John Lennon’s personality was a fascinating jumble of contradictions. On the one hand, he insisted on boldly pushing his lyrics into uncharted territory. But he could be subconscious about such moves, worried about how people would receive them. “Tomorrow Never Knows” epitomizes this dichotomy. The lyrics detail Lennon’s fascination with the Tibetan Book of the Dead. It gave 60s audiences new paths to perceiving the meaning of their existence. But Lennon, feeling wary of making too grand a statement, decided to use “Tomorrow Never Knows”, a saying of Ringo Starr’s, as the title, even though it had little to do with the lyrics.

“A Day In The Life”

By the time The Beatles came to the making of Sgt. Pepper’s Lonely Hearts Club Band, they were trying something new practically every time they were in the studio. “A Day In The Life” took that boundary-pushing to the extreme. A hybrid of two separate Lennon-McCartney compositions that locked into place miraculously (with help from George Martin’s production genius, of course), the song doesn’t really have a refrain. As such, it was wide open for the group to use a title that summed up the feeling without referring directly to the lyrics. When rock fans now hear the words “A Day In The Life”, they’re likely to get chills just thinking about this song.

“The Inner Light”

While you might say the other Beatles just dipped their feet in the pool, George Harrison dove in headlong with the practice of adding Eastern music touches to his songs. For a catalog as well-known as that of the Fab Four, “The Inner Light” is somewhat unheralded. It first appeared as a B-side to “Lady Madonna” in 1968. That meant that many American fans couldn’t get their hands on a physical copy of it for decades if they didn’t buy the single. The song finds Harrison spouting philosophical musings on the power of the mind in between powerful Indian instrumental passages. The title might not appear in the lyrics, but they’re a wonderful approximation of the song’s message.

“Yer Blues”

The Beatles were all over the place on The White Album, both physically and stylistically.
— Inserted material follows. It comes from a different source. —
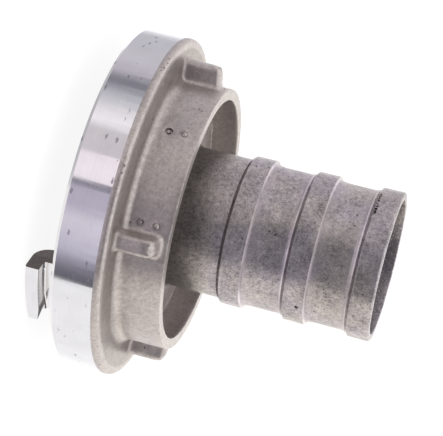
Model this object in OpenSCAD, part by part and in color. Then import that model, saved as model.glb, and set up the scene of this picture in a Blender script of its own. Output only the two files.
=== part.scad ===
// Twist-lock lug coupling half with a hose tail. The axis is Z, the lug tips stand on Z = 0,
// the lugs are on +X and -X, and the hose tail points up.

/* [Lug ring] */
// Diameter of the machined rim
ring_d = 98; // [96:0.5:100]
// Width of the machined rim, from the coupling face to the cast flange
rim_w = 12; // [11.5:0.25:13]
// Thickness of the cast flange behind the rim
back_flange_t = 2.2; // [1.8:0.1:2.6]
// Outer diameter of the collar
collar_d = 76; // [75:0.5:77]
// Wall thickness of the collar
collar_t = 3.2; // [2.6:0.1:3.6]
// Length of the collar and flange behind the rim
collar_len = 15.7; // [15:0.1:17]
// Depth of the hollow inside the collar
hollow_depth = 8.2; // [7:0.1:8.6]

/* [Lugs and claw] */
// Distance between the inner faces of the two lugs
lug_gap = 66; // [65.8:0.1:66.6]
// Radial thickness of a lug's stem
stem_t = 6.4; // [6:0.1:6.6]
// How far the hook stands out past the stem
hook_out = 4.3; // [4:0.1:4.5]
// Height of the lug tips over the coupling face
lug_rise = 9; // [9:0.1:9.4]
// Axial thickness of the hook
hook_t = 4; // [3.6:0.1:4.2]
// Angle that each lug spans
lug_arc = 27; // [24:1:29]
// Thickness of the claw flange that a mating hook grips
claw_t = 4.8; // [4.4:0.1:5]

/* [Wrench ribs] */
// Radius to the top of the ribs
rib_r = 44; // [42.5:0.25:45]
// Width of a rib
rib_w = 5; // [4.5:0.25:6]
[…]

Occasionally, the three writers in the band worked separately from one another while creating tracks in different studios within Abbey Road. But on certain songs, such as “Yer Blues”, all four men assembled in the same room and blasted away with the type of reckless abandon that they hadn’t displayed in years. In amongst all the folky ramblings and psychedelic excursions, “Yer Blues” found John Lennon howling against a grinding musical backdrop. The purposeful misspelling in the title hints at the looseness of the entire enterprise. Meanwhile, the second-person perspective suggests that these blues can be understood and appreciated by anyone in the audience.